Weird questions to end a week on

Two chomps into my second double-cheese-pickle, a question came to mind:

Do Huddy Burgers really deserve to be ranked among the planet’s best-damned hamburgers, or am I deluded?

To me there’s no debate.

These meat bombs are divine, proof that less really can be more.

I was initiated into the wonders of Hudson’s Hamburgers on a scalding July day in 1976.

I had just blown into Coeur d’Alene to take the sports editor’s job at The Coeur d’Alene Press. My editor, a lanky ex-Marine named George Cecil, took me to lunch, first explaining that we weren’t just going to lunch, he was introducing me to a civic institution.

A short walk later found us waiting for parking space inside the narrow, overcrowded Sherman Avenue landmark.

The great Roger Hudson, who has since gone to glory, was manning the small grill, cranking out burgers with a fluidity that can only come after at least 10,000 hours of practice.

As we waited Cecil filled me in on the eccentricities of the Huddy Burger.
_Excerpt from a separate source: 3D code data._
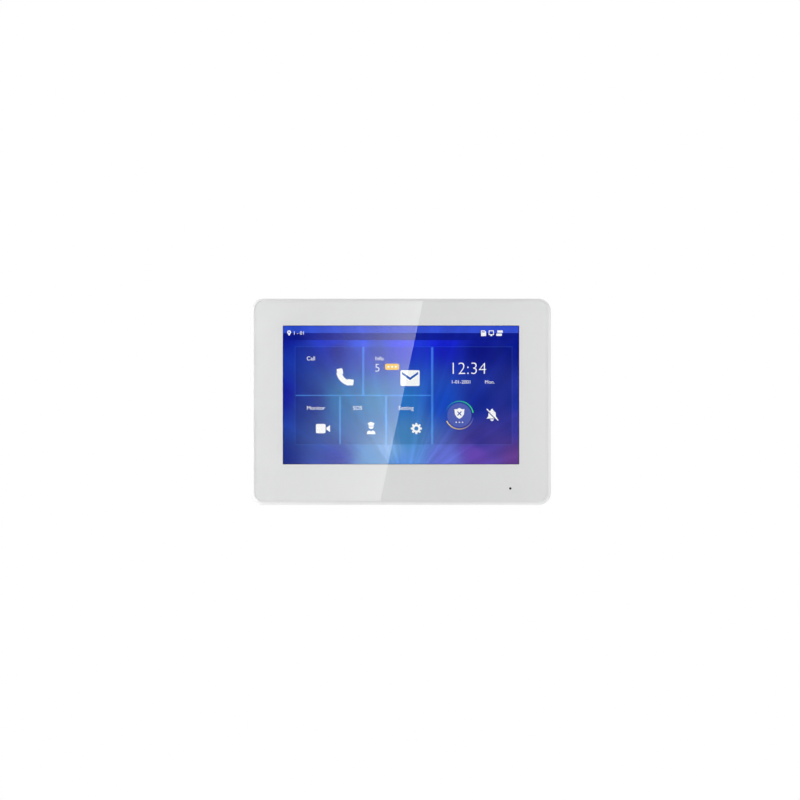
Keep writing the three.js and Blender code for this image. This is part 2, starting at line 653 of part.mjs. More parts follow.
// A microSD card: its notched outline, and the ridge that a fingernail pulls.
function sdCard() {
  const { x1, z, w, length, near, far } = CARD;
  const outline = new THREE.Shape();
  const x0 = x1 - length;
  outline.moveTo(x0, z + w / 2 - 1.3);
  outline.lineTo(x0 + 1, z + w / 2);
  outline.lineTo(x1 - 0.6, z + w / 2);
  outline.lineTo(x1, z + w / 2 - 0.6);
  outline.lineTo(x1, z - w / 2 + 0.6);
  outline.lineTo(x1 - 0.6, z - w / 2);
  outline.lineTo(x0 + 8, z - w / 2);
  outline.lineTo(x0 + 7.4, z - w / 2 + 0.7);
  outline.lineTo(x0 + 6.4, z - w / 2 + 0.7);
  outline.lineTo(x0 + 5.6, z - w / 2 + 1.3);
  outline.lineTo(x0, z - w / 2 + 1.3);
  outline.closePath();
  const ridge = box(x1 - 1.4, x1 - 0.3, near - 0.1, near + 0.2, z - w / 2 + 1.5, z + w / 2 - 1.5);
  const body = slab(outline, near, far);
  return mesh("sd_card", join(body, ridge), FINISHES.blackPlastic);
}

function resetSwitch() {
  const { x, z, r } = RESET;
  const far = BOARD.near - TOUCHING;
  const base = slab(roundedRect(6.2, 6.2, 0.6, x, z), 9.3, far, 2);
  return mesh("reset_switch", cut(base, post(x, z, r + 0.15, 9, 10.9, 20)), FINISHES.blackPlastic);
}

function resetKey() {
  const profile = [
    [0, 0],
    [1.3, 0],
    [RESET.r, 0.4],
    [RESET.r, 4],
    [0, 4],
  ];
  return placed(mesh("reset_key", turned(0, 0, profile, 20), FINISHES.nylon), RESET.x, 6.5, RESET.z);
}

// A ribbon-cable socket: a bar with a slot along its lower or upper edge and a locking flap.
function flexSocket(name, x, z, w, mouthDown) {
  const body = block(0, w / 2 + 2, 0, 2, -2.2, 2.2);
  const slot = block(0, w / 2 + 0.3, 1.35, 1.85, ...(mouthDown ? [-3, 0.8] : [-0.8, 3]));
  const flap = block(0, w / 2 + 1.2, -0.3, 0.05, -1.2, 1.2);
  return onBoard(mesh(name, join(cut(body, slot), flap), FINISHES.nylon), x, z, 2);
}

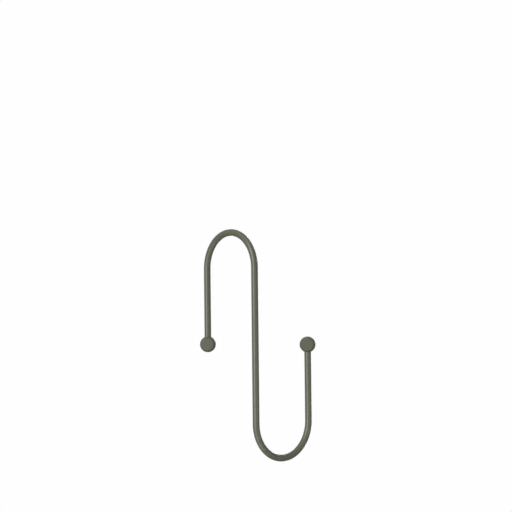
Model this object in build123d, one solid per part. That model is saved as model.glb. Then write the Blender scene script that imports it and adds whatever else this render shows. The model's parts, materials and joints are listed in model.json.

No lettuce. No tomatoes. And whatever you do, “for gawd’s sake don’t ask for fries,” barked Cecil. “Roger’ll throw your ass outta here.”

Pure hyperbole, of course. I always found Roger to be a good-humored gentleman, a natural storyteller and a generous guy.

Being a new kid in town, however, I felt the fear trickle into my toes.

And so it began, my love affair with the Double Cheese Pickle.

Don’t like raw onions – the Huddy’s only other veggie add-on.

I’m a ketchup guy, too. No other sauces will do. I squirt the ketchup into a plate pond and then dip my Huddy into it as needed.

But what makes these things more addictive than crack?

Roger once gave me a five-minute dissertation on the quality of the meat. It was quite expensive, as I recall. He also told me about grill temp and patty formation and a whole lot of other insider baseball stuff I’ve forgotten.

I’ve heard a few folks grouse about Huddy Burgers over the years. They can’t get past the lack of fries and frills, saying the burgers are too plain and overrated.

Whiners.

You’ll never convince me. I’ve got a 38-year Huddy Burger love affair going and there’s no end in sight.